I did a lot of teaching over the past month. It was an interesting practice in Svatyaya: Sanskrit for, more or less, self-study.

The way that you teach the fiftyth front hip lean, versus the first, says a lot about you. So does the way you handle the third person in one day putting herself into a dangerous position by deliberately disobeying your instructions.

Yoga has helped me to grow into a much more patient and compassionate person than I used to be...but I've discovered that my patience still has an expiration date, and my compassion is not unconditional. I can teach the same thing over and over and over and see the subtle nuances that make each time unique, and have fun doing it...but if I feel like I'm wasting my breath, eventually I can't hide my frustration anymore.

Even though I know it's not THIS student who has earned my frustration. It's the whole long line of them, and the fact that I'm seeing them as all connected, all allied on some level against me, when in fact the only thing they have in common is a survival instinct for keeping close to the earth that had served them well up until they found themselves in the peculiar set of circumstances that is an aerial yoga class.

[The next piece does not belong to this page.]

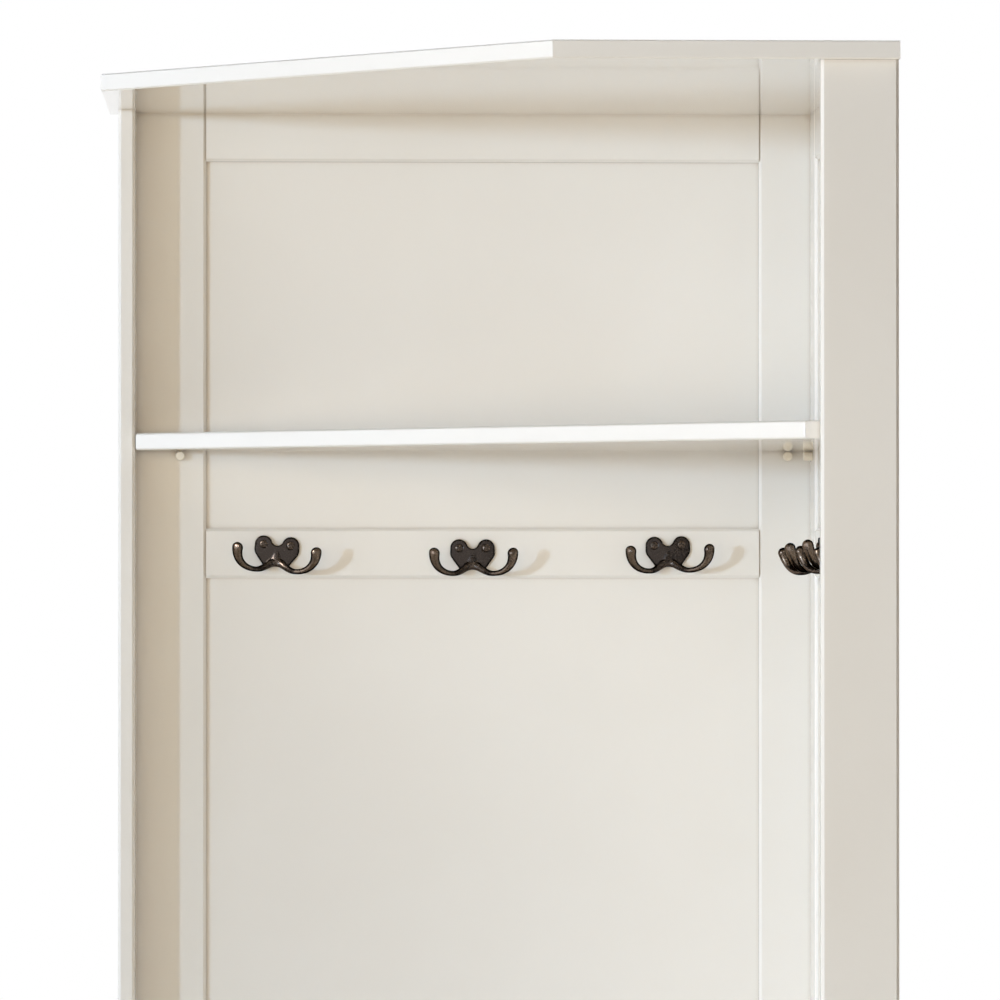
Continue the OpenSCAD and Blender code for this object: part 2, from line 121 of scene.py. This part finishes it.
def layer(tree, name):
    """A value that the mesh stores for each of its points."""
    return add(tree, "ShaderNodeAttribute", attribute_name=name).outputs["Fac"]


def ranged(tree, value, low, high, to_low=0.0, to_high=1.0):
    """value mapped smoothly from low..high to to_low..to_high."""
    node = add(tree, "ShaderNodeMapRange", interpolation_type="SMOOTHSTEP")
    for name, number in (("From Min", low), ("From Max", high),
                         ("To Min", to_low), ("To Max", to_high)):
        node.inputs[name].default_value = number
    tree.links.new(value, node.inputs["Value"])
    return node.outputs["Result"]


def blend(tree, factor, a, b):
    """Colour a where factor is 0 and b where it is 1. a and b are colours or sockets."""
    node = add(tree, "ShaderNodeMix", data_type="RGBA")
    tree.links.new(factor, node.inputs["Factor"])
    for name, colour in (("A", a), ("B", b)):
        socket = [s for s in node.inputs if s.name == name and s.type == "RGBA"][0]
        if isinstance(colour, tuple):
            socket.default_value = (*colour, 1.0)
        else:
            tree.links.new(colour, socket)
    return [s for s in node.outputs if s.type == "RGBA"][0]


def math_node(tree, operation, a, b):
    """The result of operation on a and b, which are numbers or sockets."""
    node = add(tree, "ShaderNodeMath", operation=operation)
    for socket, value in zip(node.inputs, (a, b)):
        if isinstance(value, (int, float)):
            socket.default_value = value
        else:
            tree.links.new(value, socket)
    return node.outputs["Value"]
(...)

Having reached this conclusion, I now know the outside limit of yoga classes I can handle on a daily and weekly basis without losing my zen, and failing to be the teacher I want to be.

It'd be easy to be hard on myself, and in the name of those poor students, push myself to teach more and keep my mouth shut...but that would be as bad for my students as it would be for me. You can't force growth. And, if you're seeking to be more compassionate with others, you have to start by being more compassionate with yourself.

Over, and over, and over again.

I feel certain that there's such a thing as too much self-compassion...but I haven't hit that point yet, and maybe I'm wrong about that anyway. Maybe thinking that just goes to show how much more compassionate I need to be with myself.

It's tough when self-study turns up stuff we might not be so keen to know about ourselves. Even if you can reach for that compassionate response, you still need that compassionate response because it's a bit of a downer to find out you're not as kind, or patient, or humble, or whatever it might be as you had thought you were. But in a way, it's tough when it turns up the good stuff, too, because you want to have about the same reaction to both: something along the lines of, "Huh...interesting."I tell my students that we're trying to cultivate the attitude of a scientist observing an experiment. Objective, and equally interested in whatever outcome she or he sees.

Don't be afraid to observe yourself in action. You never know what you'll find, but that's the point! The only way to truly know yourself, and to slowly but surely grow into the person you want to be, is to pay attention to who you are right now, instead of assuming you already know. You can try it in a yoga class at first: observing how you react to each pose, and each sensation in your body. You'll want to bring this practice off the mat, too though. And get meta! How do you respond to the things that you're discovering through your svatyaya?

It's a study that never gets old. There's always more to learn! Will you be getting started at your next yoga class? Have you already worked with svatyaya? What discoveries did you make about yourself that surprised you?